Garegin II, on the fourth and final day of a visit to the Vatican, had on Wednesday urged "all nations to universally denounce the Armenian genocide" in a speech to some 20,000 people gathered in St Peter's Square.

On Friday, however, the pope said: "The recent history of the Armenian Apostolic Church has been written in the contrasting colors of persecution and martyrdom, darkness and hope, humiliation and spiritual rebirth. "The restoration of freedom to the Church in Armenia has been a source of great joy for us all," the 81-year-old pontiff added.

In November 2000, a meeting at the Vatican between John Paul II and Garegin II ended with a joint statement condemning the Armenian genocide.

The following year, at Garegin II's invitation, the Polish pope traveled to Armenia where the two religious leaders again spoke of "the extermination of one-and-a-half million Armenian Christians in what is generally called the first genocide of the 20th century." John Paul II also spoke of the "annihilation of thousands of people that followed under the former totalitarian regime," referring to Soviet-era religious persecution.

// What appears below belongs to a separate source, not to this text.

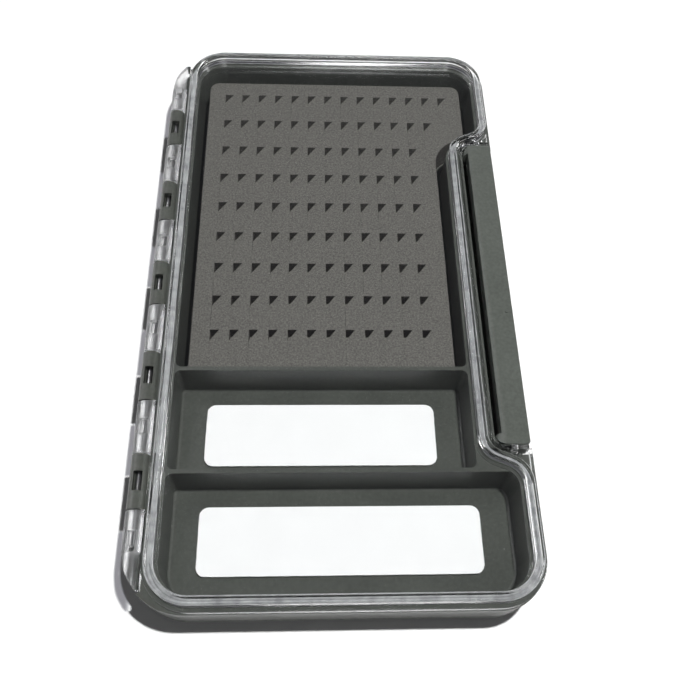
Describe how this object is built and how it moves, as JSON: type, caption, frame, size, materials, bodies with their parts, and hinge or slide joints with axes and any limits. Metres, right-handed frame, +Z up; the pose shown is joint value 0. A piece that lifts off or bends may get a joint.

On Friday, Garegin II invited Benedict XVI to visit Armenia both in his own name and on behalf of new President Serzh Sarkisian. The two religious leaders had private talks after the pope led an ecumenical celebration in the Apostolic Palace's imposing Clementine Hall.

The Armenian Apostolic Church, one of the world's oldest independent churches, numbers some seven million adherents of whom more than two million live in present-day Armenia.